30. I DON’T KNOW A THING ABOUT LOVE (2023) – Nelson’s 2023 album finds him focusing on the songs of Nashville’s premiere songwriter, Harlan Howard, and this, its title track, is perfect Willie: wry, reflective and beautifully sung. At 91 Willie Nelson continues to record and tour – it might be a while before his ashes are being rolled between the Rizlas.
I imagine Willie knows plenty about love - he’s certainly one of the great singers on the murmuring heart.
Obviously, choosing 30 songs by an artist who has literally recorded hundreds and hundreds of songs is a crazy task and here I attempted to demonstrate Nelson’s range across his long career.
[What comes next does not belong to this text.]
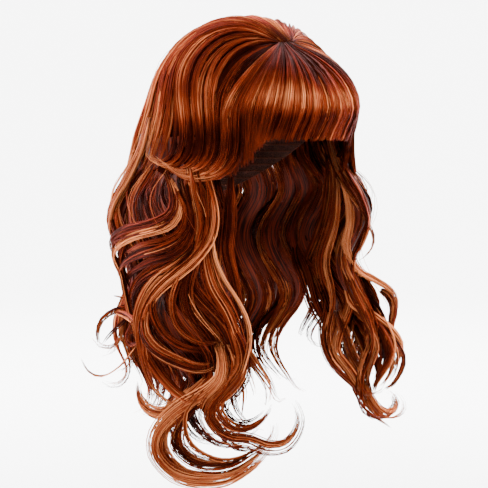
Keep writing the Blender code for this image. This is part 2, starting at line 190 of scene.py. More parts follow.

Someone could easily compile a completely different list and it would still demonstrate what a great artist Nelson is. Or a list of 30 songs that he wrote – he has four new originals on his forthcoming The Border album which, I’m sure, will demonstrate that, as a songwriter, he continues to engage with the human heart – writing with sensitivity and insight is just one of the many remarkable things about Nelson. Or 30 of his finest duets. Or 30 of his finest songs from each decade he has been recording or… with Willie there are multitudes!
If you have any favourite Willie songs or stories do please share them with me – the man’s a legend and deserves to be celebrated while he still walks the earth. I’ll finish with a live recording of Willie and Ray, two of the US’s greatest song stylists -
Thank you for honoring Willie! What a legend. Like Dolly P, there isn't anything anyone can say to put these authentic, down home folks down. That's the gift of embracing your roots rather than running from what's just plain good, soulful stock.
I ain't got much to add to your beautiful tribute except that WANTED! THE OUTLAWS was a great singalong album for my rural five-year old heart. Waylon and Willie - what a pair. "Good Hearted Woman" will always reverberate through my outlaw heart.